UDP-Lite (Lightweight User Datagram Protocol) is a connectionless protocol that allows a potentially damaged data payload to be delivered to an application rather than being discarded by the receiving station. This is useful as it allows decisions about the integrity of the data to be made in the application layer (application or the codec), where the significance of the bits is understood. UDP-Lite is described in .

==Protocol==
UDP-Lite is based on User Datagram Protocol (UDP), but unlike UDP, where either all or none of a packet is protected by a checksum, UDP-Lite allows for partial checksums that only covers part of a datagram (an arbitrary count of octets at the beginning of the packet), and will therefore deliver packets that have been partially corrupted. It is designed for multimedia protocols, such as Voice over IP (VoIP) or streamed video, in which receiving a packet with a damaged payload is better than receiving no packet at all. For conventional UDP and Transmission Control Protocol (TCP), a single bit in error will cause a "bad" checksum, meaning that the whole packet must be discarded: in this way, bit errors are "promoted" to entire packet errors even where the damage to the data is trivial. For computing the checksum UDP-Lite uses the same checksum algorithm used for UDP (and TCP).

Modern multimedia codecs, like G.718 and Adaptive Multi-Rate (AMR) for audio and H.264 and MPEG-4 for video, have resilience features already built into the syntax and structure of the stream. This allows the codec to (a) detect errors in the stream and (b) potentially correct, or at least conceal, the error during playback. These codecs are ideal partners for UDP-Lite, since they are designed to work with a damaged data stream, and it is better for these codecs to receive perhaps 200 bytes where a few bits are damaged rather than have to conceal the loss of an entire packet that was discarded due to a bad checksum. The application layer understands the significance of the data, where the transport only sees UDP packets. This means that error protection can be added if necessary at a higher layer, for example with a forward error correction scheme. The application is the best place to decide which parts of the stream are most sensitive to error and protect them accordingly, rather than have a single "brute force" checksum that covers everything equally. An example of this can be seen in research by Hammer et al. where UDP-Lite is coupled with the AMR codec to give improved speech quality in lossy network conditions.

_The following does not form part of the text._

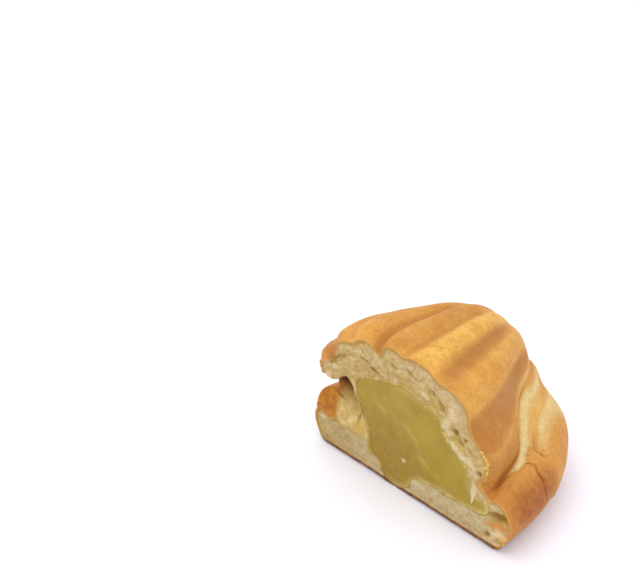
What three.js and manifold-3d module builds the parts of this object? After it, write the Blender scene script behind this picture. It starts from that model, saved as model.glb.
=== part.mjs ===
// Half of a filled melon pan: a ridged rugby-ball bun cut across its middle.
// Millimetres, +Z up. It is built with the cut at y = 0 and the tip towards +Y,
// and the last lines bring the middle of its footprint to the origin.
import * as THREE from 'three';
import { mergeVertices } from 'three/addons/utils/BufferGeometryUtils.js';
import Module from 'manifold-3d';

// ---- driving dimensions ----
const LENGTH = 75; // from the cut to the tip
const BASE = {
  middle: 2.3, // x of the middle of the footprint
  halfWidth: 50.3,
  roundness: 2.34, // 2 is an ellipse in plan, more is squarer
  contact: 0.86, // share of the half width that touches the table
  bulgeHeight: 11.5, // height of the widest line beside the cut
  bulgeRise: 4.5, // how much higher that line is at the tip
  rollHeight: 27, // top of the roll beside the cut
  rollRise: 15, // how much higher the roll is at the tip
  rollInner: 0.6, // inner edge of the roll beside the cut
  rollInnerRise: 0.13, // how much further out it is at the tip
};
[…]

Since most modern link layers protect the carried data with a strong cyclic redundancy check (CRC) and will discard damaged frames, making effective use of UDP Lite requires the link layer to be aware of the network layer data being carried. Since no current IP stacks implement such cross-layer interactions, making effective use of UDP-Lite currently requires specially modified device drivers.

The IP protocol identifier is 136. UDP-Lite uses the same set of port numbers assigned by the Internet Assigned Numbers Authority (IANA) for use by UDP.

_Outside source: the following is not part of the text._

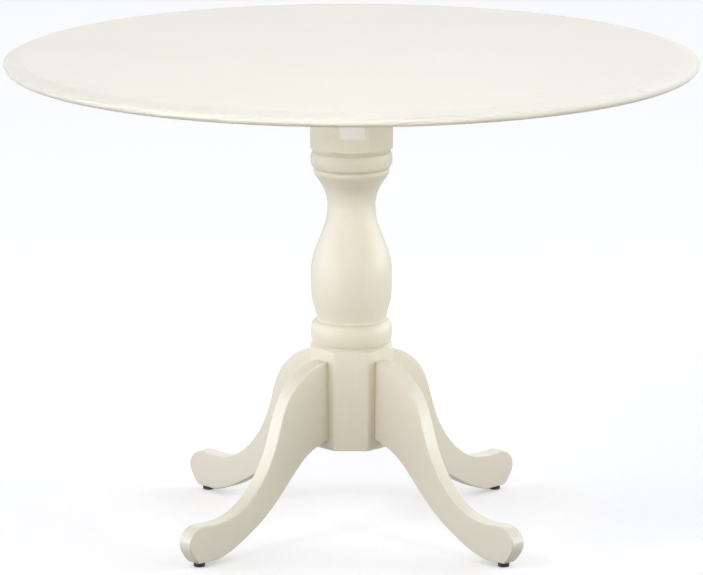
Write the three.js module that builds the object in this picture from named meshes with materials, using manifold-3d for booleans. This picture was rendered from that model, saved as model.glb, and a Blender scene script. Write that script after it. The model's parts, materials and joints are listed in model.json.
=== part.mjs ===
// Round drop-leaf table on a turned pedestal. Millimetres, +Z up, origin on the floor under the column.
import * as THREE from 'three';
import { mergeVertices } from 'three/addons/utils/BufferGeometryUtils.js';
import Module from 'manifold-3d';

const wasm = await Module();
wasm.setup();

// ---------- driving dimensions ----------
const GAP = 0.3;                  // clearance between neighbouring pieces
const TABLE_H = 749.3;            // floor to tabletop
const TOP_R = 533.4;              // tabletop radius
const TOP_T = 19;                 // tabletop thickness
const UNDER = TABLE_H - TOP_T;    // underside of the tabletop
const SEAM = 304.8;               // half width of the centre panel
const SEAM_GAP = 0.4;             // open seam between panel and leaf
const RULE_STEP = 3.5;            // vertical step at the top of the rule joint
const RULE_R = 12.5;              // ovolo radius; the leaf's cove is RULE_CLEAR larger
const RULE_CLEAR = 0.6;
const AXIS_Z = TABLE_H - RULE_STEP - RULE_R;   // height of the leaf's hinge axis, under the seam

const OCT_A = 63.5;               // half the octagon's width across flats
const BASE_Z = 137;               // underside of the octagonal base
const CAVITY_A = 42;              // half width of the octagonal cavity in the base
const CAVITY_TOP = 284;

const BATTEN_W = 38;
const BATTEN_H = 61;
const BATTEN_Y = 293;             // half length of the batten that runs front to back
const BATTEN_X = 340;             // half length of the batten that runs left to right
const BATTEN_TOP = UNDER - GAP;
const BATTEN_BOTTOM = BATTEN_TOP - BATTEN_H;

const LEG_T = 25;                 // leg thickness
const LEG_EDGE = 4;               // rounding of the leg's long edges
const LEG_ROOT = OCT_A + GAP;
const GLIDE_X = 327;              // radius of the glides' circle
const GLIDE_R = 9;
const GLIDE_H = 6.2;
const BOLT_Z = [182, 246];        // heights of the two bolts in each leg

const HINGE_X = 290;              // hinges sit this far either side of the middle
const HINGE_L = 50;
const PLATE_T = 1.5;              // hinge plate thickness
const KNUCKLE_R = 3;
const PIN_R = 1.4;
const FIXED_W = 25;               // width of the hinge's plate under the centre panel
const MOVING_W = 38;              // width of the hinge's plate under the leaf

const BRACKET_X = 180;            // leaf brackets sit this far either side of the middle
const PIVOT_DROP = 13.5;          // bracket pivots lie this far below the hinge axis
const PIVOT_IN = 130;             // fixed pivot, inward from the hinge axis
const PIVOT_OUT = 85;             // leaf pivot, outward from the hinge axis
const ARM_W = 15;
const ARM_T = 2.5;
const EAR_T = 2;
const STUD_R = 3;
const LAYER = 0.4;                // space between neighbouring arms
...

Support for UDP-Lite was added in the Linux kernel version 2.6.20. The support will be removed in version 7.1 due to the protocol being unused, causing performance overhead in UDP and requiring maintenance.

Support for UDP-Lite was added in the FreeBSD kernel from r264212. The changeset was also MFC'ed back to stable/10 and became available in FreeBSD 10.1-RELEASE.

The BSD socket API is extended to support UDP-Lite by the third parameter of the socket system call: Set it to IPPROTO_UDPLITE to request a UDP-Lite socket:

int fd = socket(PF_INET, SOCK_DGRAM, IPPROTO_UDPLITE);

One can also easily set what part of the packet will be covered by the checksum (starting from the beginning including header):

int val = 20; /* 8 octets of header + 12 octets of the application protocol. */
(void)setsockopt(fd, SOL_UDPLITE, UDPLITE_SEND_CSCOV, &val, sizeof val);

If a packet smaller than 12 octets is sent in such a setup, the checksum will cover the whole packet.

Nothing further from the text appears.